Wednesday, 18 July 2012

e.e. cummings is rolling in his grave

I no longer want to scratch my retinas out when I look at it, so I suppose that’s progress.

The enormous blank wall in the dining room drove me crazy, especially since the room itself has no interesting furniture, but we had nothing to hang. We’re uni students. The closest we come to wall art is flow charts on the constitutional status of the industrial relations power. So there were two main mission targets: make something big, and make it cheap. Alisa Burke’s tutorial on creating large paintings full of text was perfect, and coincidentally used the same poem I had in mind.

I started by measuring the wall to decide how big to build the frame for my ‘canvas’ – I decided on 2 x 1 metres. I built the frame out of radiata pine (not ‘radiator’ pine, everybody knows that…thank you, Google). It has two delightful attributes:
1. It’s light, so it hangs easily, and;
2. It’s about 80 cents a metre, so you could build the Great Wall of China out of it and still have money left over for lunch.

The first step is, obviously, measuring and sawing the wood to size (remember to subtract the width of the top and bottom pieces when you’re measuring the side pieces).

This photo serves no useful purpose, and I’m not actually sure why Lawrence took it. Was he staggered by my ability to hold a measuring tape and a pencil in the same hand?

I then drilled two holes about three-quarters the length of the nail (which was 10 cm), right through the top piece and partly into the side piece. It’s okay if it’s a little bigger than the nail: that last quarter you hammer in is the bit that holds it in. Don’t place the hole too close to the edge of the wood, or it’ll split and you’ll have to make the Walk of Shame back into the hardware store. I didn’t actually take a photo at the time, but this is the x-ray version of the finished product.

Repeat three times, once for each corner. I also added a piece of wood down the middle, since otherwise the middle of the material would sag. One advantage of this type of frame is that you don’t have to add picture hangers: you can just rest the edge of the top piece of wood on top of the wall hooks, provided you don’t live with people prone to kicking walls in frustration.

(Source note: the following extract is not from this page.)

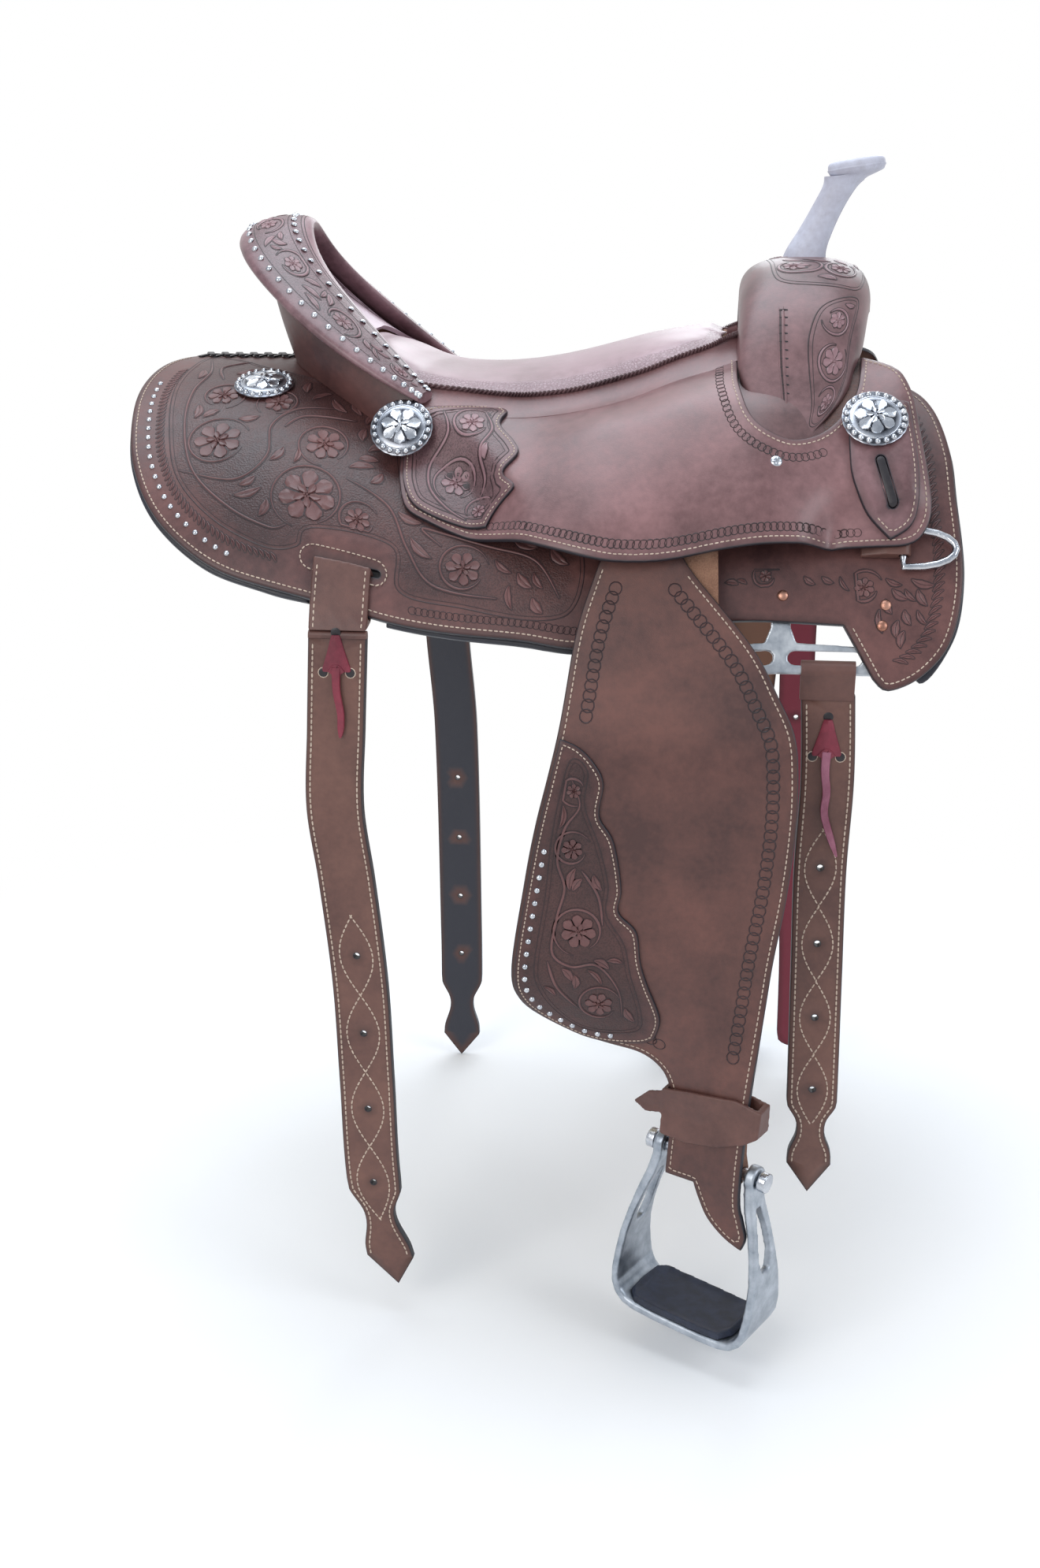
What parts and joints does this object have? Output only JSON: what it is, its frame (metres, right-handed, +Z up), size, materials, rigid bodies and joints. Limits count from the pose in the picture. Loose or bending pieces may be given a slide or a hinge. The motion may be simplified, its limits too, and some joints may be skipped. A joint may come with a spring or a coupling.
{
  "type": "barrel racing saddle",
  "caption": "Western saddle with a deep seat, tall raked cantle, leaning horn, round skirts, fenders, stirrups, rigging plates and hanging straps; fenders, stirrups and straps swing.",
  "frame": {"origin": "on the centre plane, at the height of the ridge line under the rear skirts, below the middle of the seat", "axes": "+X to the horn, +Y to the saddle's left side, +Z up"},
  "size_m": [0.725, 0.696, 1.0268],
  "materials": {
    "brown_leather": "smooth waxed leather",
    "horn_leather": "pale matt leather",
    "tan_leather": "rough side out",
    "burgundy_leather": "soft oiled leather",
    "cream_fleece": "sheared fleece",
    "tree_wood": "plain, hidden",
    "stainless_steel": "polished",
    "satin_aluminium": "satin",
    "black_rubber": "matt"
  },
  "bodies": {
    "saddle": {"swell_cover": "brown_leather", "tree_fork": "tree_wood", "horn": "horn_leather", "ground_seat": "tan_leather", "seat_cushion": "brown_leather", "cantle_roll": "brown_leather", "cantle_dish": "brown_leather", "tree_cantle": "tree_wood", "cantle_back": "brown_leather", "skirt_right": "brown_leather", "skirt_left": "brown_leather", "fleece_right": "cream_fleece", "fleece_left": "cream_fleece", "rigging_plate_right": "stainless_steel", "rigging_plate_left": "stainless_steel", "tree_bar_right": "tree_wood", "tree_bar_left": "tree_wood", "seat_jockey_right": "brown_leather", "seat_jockey_left": "brown_leather", "jockey_overlay_right": "brown_leather", "jockey_overlay_left": "brown_leather", "slotted_tab_right": "brown_leather", "slotted_tab_left": "brown_leather", "concho_rear_right": "stainless_steel", "concho_rear_left": "stainless_steel", "concho_middle_right": "stainless_steel", "concho_middle_left": "stainless_steel", "concho_front_right": "stainless_steel", "concho_front_left": "stainless_steel", "dee_keeper_right": "brown_leather", "dee_keeper_left": "brown_leather", "rear_billet_loop_right": "brown_leather", "rear_billet_loop_left": "brown_leather"},
    "right_fender": {"stirrup_leather_right": "tan_leather", "fender_right": "brown_leather", "fender_overlay_right": "brown_leather", "hobble_strap_right": "brown_leather"},
    "left_fender": {"stirrup_leather_left": "tan_leather", "fender_left": "brown_leather", "fender_overlay_left": "brown_leather", "hobble_strap_left": "brown_leather"},
    "right_stirrup": {"stirrup_right": "satin_aluminium", "tread_pad_right": "black_rubber", "stirrup_bolt_right": "stainless_steel"},
    "left_stirrup": {"stirrup_left": "satin_aluminium", "tread_pad_left": "black_rubber", "stirrup_bolt_left": "stainless_steel"},
    "right_rear_billet": {"rear_billet_right": "brown_leather"},
    "left_rear_billet": {"rear_billet_left": "brown_leather"},
    "right_billet": {"off_billet_right": "brown_leather"},
    "left_latigo": {"latigo_left": "burgundy_leather"},
    "right_dee": {"breast_dee_right": "stainless_steel"},
    "left_dee": {"breast_dee_left": "stainless_steel"}
  },
  "joints": [
    {"name": "fender_swing_right", "type": "hinge", "parent": "saddle", "child": "right_fender", "pos_m": [0.115, -0.2223, -0.072], "axis": [0, -0.9272, 0.3746], "range_deg": [-12, 11]},
    {"name": "fender_swing_left", "type": "hinge", "parent": "saddle", "child": "left_fender", "pos_m": [0.115, 0.2223, -0.072], "axis": [0, -0.9272, -0.3746], "range_deg": [-12, 20]},
    {"name": "stirrup_swing_right", "type": "hinge", "parent": "right_fender", "child": "right_stirrup", "pos_m": [0.16, -0.30321, -0.64113], "axis": [-0.8754, 0.4773, 0.0767], "range_deg": [-40, 60]},
    {"name": "stirrup_swing_left", "type": "hinge", "parent": "left_fender", "child": "left_stirrup", "pos_m": [0.16, 0.30321, -0.64113], "axis": [0.9957, 0.0522, -0.0767], "range_deg": [-40, 60]},
    {"name": "rear_billet_swing_right", "type": "hinge", "parent": "saddle", "child": "right_rear_billet", "pos_m": [-0.16, -0.273, -0.192], "axis": [1, 0, 0], "range_deg": [-75, 24]},
    {"name": "rear_billet_swing_left", "type": "hinge", "parent": "saddle", "child": "left_rear_billet", "pos_m": [-0.159, 0.273, -0.192], "axis": [-1, 0, 0], "range_deg": [-75, 24]},
    {"name": "off_billet_swing_right", "type": "hinge", "parent": "saddle", "child": "right_billet", "pos_m": [0.2435, -0.25148, -0.21625], "axis": [1, 0, 0], "range_deg": [-80, 22]},
    {"name": "latigo_swing_left", "type": "hinge", "parent": "saddle", "child": "left_latigo", "pos_m": [0.2415, 0.25148, -0.21625], "axis": [-1, 0, 0], "range_deg": [-80, 22]},
    {"name": "breast_dee_swing_right", "type": "hinge", "parent": "saddle", "child": "right_dee", "pos_m": [0.3, -0.22838, -0.11807], "axis": [0, -0.4768, -0.879], "range_deg": [0, 8]},
    {"name": "breast_dee_swing_left", "type": "hinge", "parent": "saddle", "child": "left_dee", "pos_m": [0.3, 0.22838, -0.11807], "axis": [0, -0.4768, 0.879], "range_deg": [0, 8]}
  ]
}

I’d bought a king size bed sheet from the tip shop for a dollar, so the total cost of the project was less than ten dollars. Stapling the material on is mostly easy, as long as you start with a couple of staples on each side before stapling along the whole length. But the corners are my Kryptonite. I hate it when tutorials say to staple the corners like you’re wrapping a present, because I wrap a present by putting it in a gift bag. The method I eventually came up with was something like this:

I didn’t wash the sheet before I used it, of course, since there was no way I could wait another day. I’ve given up on telling people not to stand too close or sniff it, since the friendly advice invariably gets me strange, slightly disgusted looks. And, well, anybody who goes around sniffing other people’s wall hangings probably deserves whatever they get.

My biggest mistake was painting it freehand: it’s such a personal poem that it felt too mass-market made in China to stencil it. The problem is that I have incredibly unattractive handwriting, and nobody told me that it wasn’t going to become pretty cursive script just because I was using a paintbrush and not a pencil. The frame wasn’t long enough and was too wide, because instead of sizing it according to what I was painting, I sized it according to HIDE BORING WALL PAINT.

Maybe it looks better from a distance.


Lyndon convinced me not to take it down: he said “Not everything has to be perfect, Rach”, and I suppose he might be right. However, if anyone asks where it came from, I fully intend to lie and tell them that Lyndon did it.